- What you will do -
Set down exactly, please, each line from the one containing "const cactus = new THREE.Group();" through the one containing "in imported if", both lines included, and no other line.

◇ ◇ ◇ ◇ ◇

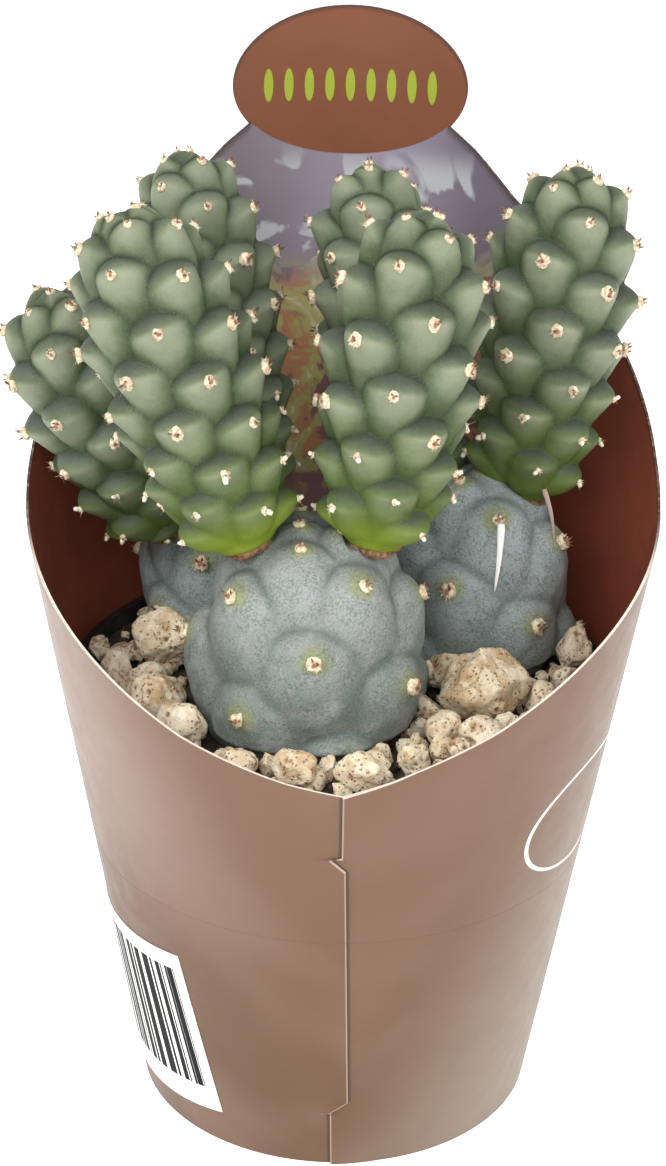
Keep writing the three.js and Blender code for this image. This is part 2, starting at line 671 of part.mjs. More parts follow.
// Each stone is trimmed by the plant and by the stones before it, and one that would lose much is left out
function stones(joints) {
  const room = stoneRoom().subtract(wasm.Manifold.union(joints.map((joint) => joint.swollen)));
  const laid = [];
  const placed = [];
  [...FRONT_STONES, ...fillStones()].forEach((place, index) => {
    const whole = toSolid(stoneGeometry(place, index + 1));
    let solid = whole.intersect(room);
    for (const other of laid) solid = solid.subtract(other);
    if (solid.isEmpty()) return;
    solid = largestBody(solid);
    const leastShare = index < FRONT_STONES.length ? FRONT_STONE_LEFT : FILL_STONE_LEFT;
    if (solid.volume() < leastShare * whole.volume()) return;
    laid.push(toSolid(stoneGeometry(place, index + 1, STONE_GAP)));
    placed.push({ name: `stone_${String(placed.length + 1).padStart(2, '0')}`, solid });
  });
  return placed;
}

// Finishes

const FINISHES = {
  card: { color: 0x9a7868, roughness: 0.55, metalness: 0 },
  black_plastic: { color: 0x1b1c1d, roughness: 0.5, metalness: 0 },
  soil: { color: 0x2f2621, roughness: 1, metalness: 0 },
  grey_skin: { color: 0x7f8f8d, roughness: 0.75, metalness: 0 },
  green_skin: { color: 0x6f8d66, roughness: 0.6, metalness: 0 },
  pumice: { color: 0xc9b493, roughness: 0.95, metalness: 0 },
};

function pieceMesh(name, solid, finish) {
  const mesh = new THREE.Mesh(toGeometry(solid), new THREE.MeshStandardMaterial(FINISHES[finish]));
  mesh.name = name;
  return mesh;
}

// Assembly

const greys = GREY_JOINTS.map((sizes) => new PlantJoint(GREY_KIND, sizes));
const greens = GREEN_JOINTS.map((sizes) => new PlantJoint(GREEN_KIND, sizes));
const joints = [...greys, ...greens];
const card = sleeve();
const gravelStones = stones(joints);
growAllSpines(joints, [card, ...gravelStones.map((stone) => stone.solid)]);

const holder = new THREE.Group();
holder.add(pieceMesh('sleeve', card, 'card'));
holder.add(pieceMesh('grow_pot', growPot(), 'black_plastic'));
holder.add(pieceMesh('soil', soil(greys), 'soil'));

const cactus = new THREE.Group();
for (const grey of greys) cactus.add(pieceMesh(grey.name, seated(grey, greens), 'grey_skin'));
for (const green of greens) cactus.add(pieceMesh(green.name, green.solid, 'green_skin'));

const gravel = new THREE.Group();
for (const stone of gravelStones) gravel.add(pieceMesh(stone.name, stone.solid, 'pumice'));

const pottedCactus = new THREE.Group();
pottedCactus.add(holder, cactus, gravel);

export default pottedCactus;
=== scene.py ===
import math

import bmesh
import bpy
import numpy as np
from bpy.props import FloatProperty, IntProperty, PointerProperty
from mathutils import Matrix


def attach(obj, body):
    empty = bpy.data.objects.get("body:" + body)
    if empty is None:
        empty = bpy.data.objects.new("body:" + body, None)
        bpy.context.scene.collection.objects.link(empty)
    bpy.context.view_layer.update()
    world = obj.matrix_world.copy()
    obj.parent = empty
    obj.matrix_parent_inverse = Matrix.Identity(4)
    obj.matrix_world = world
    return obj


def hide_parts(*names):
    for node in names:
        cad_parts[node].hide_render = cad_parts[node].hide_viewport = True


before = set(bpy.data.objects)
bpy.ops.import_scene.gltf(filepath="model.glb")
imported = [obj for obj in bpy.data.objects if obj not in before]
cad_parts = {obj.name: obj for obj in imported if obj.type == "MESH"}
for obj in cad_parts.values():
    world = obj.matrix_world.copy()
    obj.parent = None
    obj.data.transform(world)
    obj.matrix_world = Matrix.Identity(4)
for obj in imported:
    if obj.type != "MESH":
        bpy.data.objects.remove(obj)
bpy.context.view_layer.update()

bl_info = {
    "name": "Potted Cactus",
    "version": (1, 0, 0),
    "blender": (4, 5, 0),
    "location": "3D View > Sidebar > Potted Cactus",
    "description": "Builds a potted Tephrocactus in a card sleeve, piece by piece, with its studio",
    "category": "Add Mesh",
}

MM = 0.001
TAU = 2 * math.pi
GOLDEN_ANGLE = TAU * (2 - (1 + math.sqrt(5)) / 2)

# Fixed shapes, in millimetres

POT_AIR = 0.95  # from the outside of the card to the pot's lip
STICKER_GAP = 0.03  # from the card to the sticker

# Degrees from the back and the height of the sleeve's edge there, from the neck to the front notch
EDGE_HEIGHTS = [
    (17.2, 110.1), (22, 107.6), (30, 102.5), (60, 88.5), (80, 79.5), (90, 76),
    (110, 71.5), (130, 66.5), (150, 61.2), (170, 57.2), (180, 55.6),
]
NECK_ANGLE = 17.2  # degrees from the back to the side of the header's neck
RIGHT_EDGE_LIFT = 0.75  # the front edge is this much higher on the right and lower on the left
LAP_ANGLE = 14.0  # degrees over which the upper panel of the seam falls back to the wall
TONGUE = (8.2, 47.06)  # between these heights the left panel is the upper one
# Height and the seam's offset to the right of the middle there
SEAM_PATH = [
    (0, -0.2), (8.1, -0.35), (8.4, -0.4), (10.2, 1.75),
    (45.2, 0.97), (47.0, -0.8), (47.12, 0.5), (60, 0.5),
]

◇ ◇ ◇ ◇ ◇

- Exercise solution -
const cactus = new THREE.Group();
for (const grey of greys) cactus.add(pieceMesh(grey.name, seated(grey, greens), 'grey_skin'));
for (const green of greens) cactus.add(pieceMesh(green.name, green.solid, 'green_skin'));

const gravel = new THREE.Group();
for (const stone of gravelStones) gravel.add(pieceMesh(stone.name, stone.solid, 'pumice'));

const pottedCactus = new THREE.Group();
pottedCactus.add(holder, cactus, gravel);

export default pottedCactus;
=== scene.py ===
import math

import bmesh
import bpy
import numpy as np
from bpy.props import FloatProperty, IntProperty, PointerProperty
from mathutils import Matrix


def attach(obj, body):
    empty = bpy.data.objects.get("body:" + body)
    if empty is None:
        empty = bpy.data.objects.new("body:" + body, None)
        bpy.context.scene.collection.objects.link(empty)
    bpy.context.view_layer.update()
    world = obj.matrix_world.copy()
    obj.parent = empty
    obj.matrix_parent_inverse = Matrix.Identity(4)
    obj.matrix_world = world
    return obj


def hide_parts(*names):
    for node in names:
        cad_parts[node].hide_render = cad_parts[node].hide_viewport = True


before = set(bpy.data.objects)
bpy.ops.import_scene.gltf(filepath="model.glb")
imported = [obj for obj in bpy.data.objects if obj not in before]
cad_parts = {obj.name: obj for obj in imported if obj.type == "MESH"}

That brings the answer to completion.